→ **Source excerpt**:
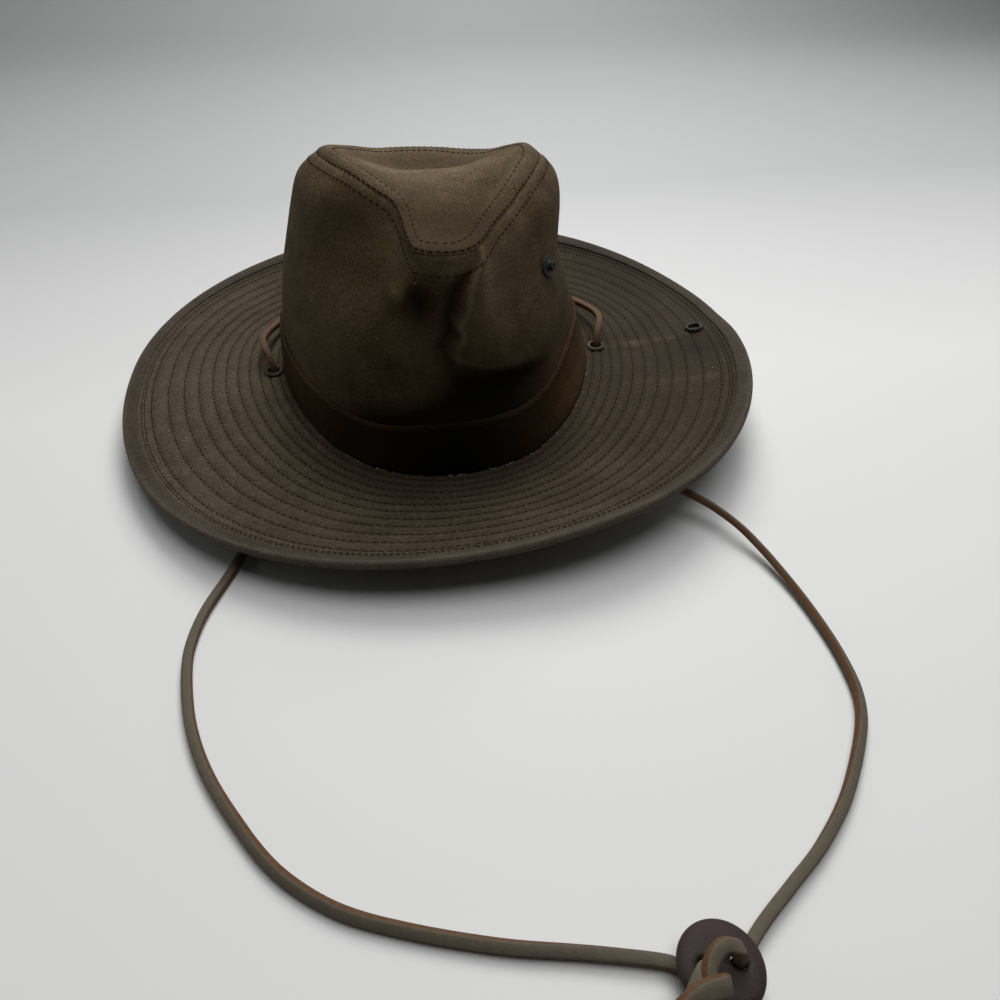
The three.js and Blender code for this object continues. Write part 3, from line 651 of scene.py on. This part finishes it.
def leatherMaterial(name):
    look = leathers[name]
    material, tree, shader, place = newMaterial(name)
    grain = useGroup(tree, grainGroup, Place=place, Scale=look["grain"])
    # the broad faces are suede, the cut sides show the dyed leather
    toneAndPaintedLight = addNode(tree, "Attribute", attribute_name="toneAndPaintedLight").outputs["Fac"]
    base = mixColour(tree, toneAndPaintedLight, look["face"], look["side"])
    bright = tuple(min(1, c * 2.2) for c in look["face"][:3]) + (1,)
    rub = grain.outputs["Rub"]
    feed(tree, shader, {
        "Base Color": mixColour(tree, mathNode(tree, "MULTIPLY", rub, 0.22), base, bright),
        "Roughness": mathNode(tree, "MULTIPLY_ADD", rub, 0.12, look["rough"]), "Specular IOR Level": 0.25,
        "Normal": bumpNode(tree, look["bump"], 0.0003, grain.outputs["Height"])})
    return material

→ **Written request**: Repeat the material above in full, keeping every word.

→ **Solution to this task**:
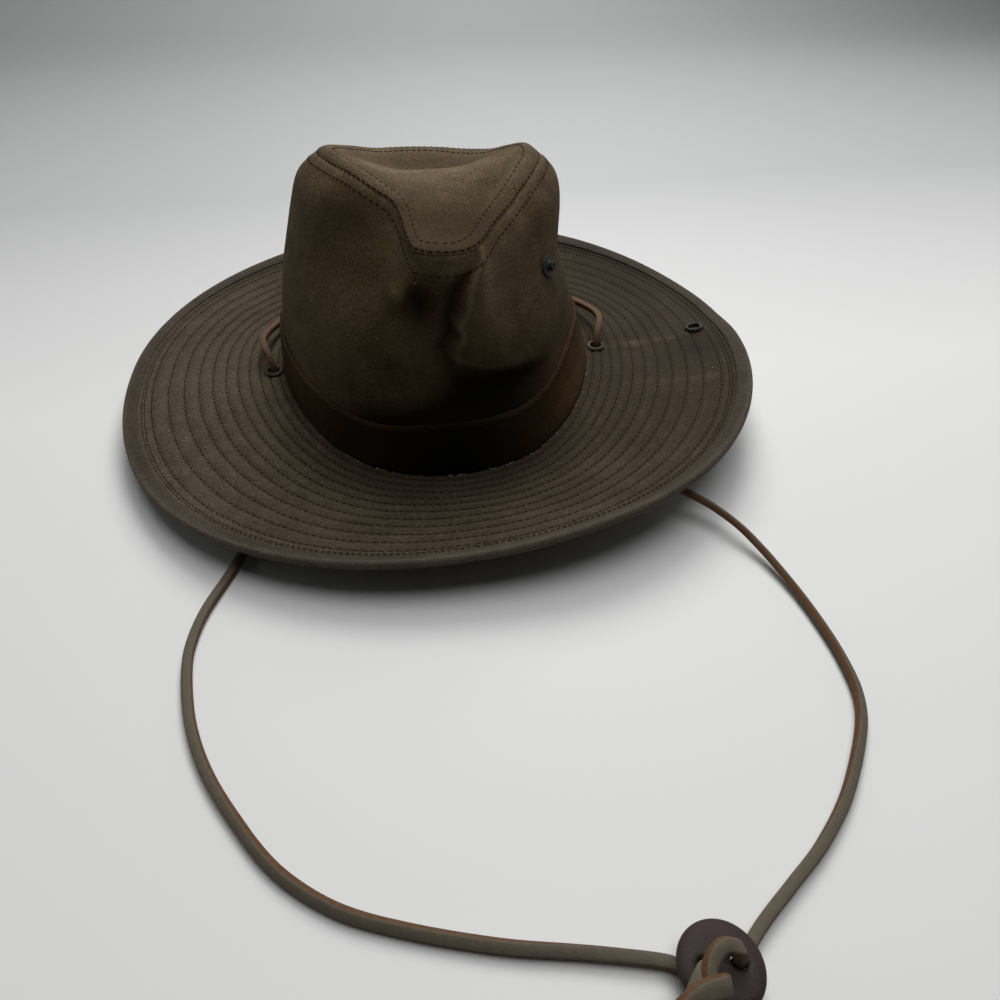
The three.js and Blender code for this object continues. Write part 3, from line 651 of scene.py on. This part finishes it.
def leatherMaterial(name):
    look = leathers[name]
    material, tree, shader, place = newMaterial(name)
    grain = useGroup(tree, grainGroup, Place=place, Scale=look["grain"])
    # the broad faces are suede, the cut sides show the dyed leather
    toneAndPaintedLight = addNode(tree, "Attribute", attribute_name="toneAndPaintedLight").outputs["Fac"]
    base = mixColour(tree, toneAndPaintedLight, look["face"], look["side"])
    bright = tuple(min(1, c * 2.2) for c in look["face"][:3]) + (1,)
    rub = grain.outputs["Rub"]
    feed(tree, shader, {
        "Base Color": mixColour(tree, mathNode(tree, "MULTIPLY", rub, 0.22), base, bright),
        "Roughness": mathNode(tree, "MULTIPLY_ADD", rub, 0.12, look["rough"]), "Specular IOR Level": 0.25,
        "Normal": bumpNode(tree, look["bump"], 0.0003, grain.outputs["Height"])})
    return material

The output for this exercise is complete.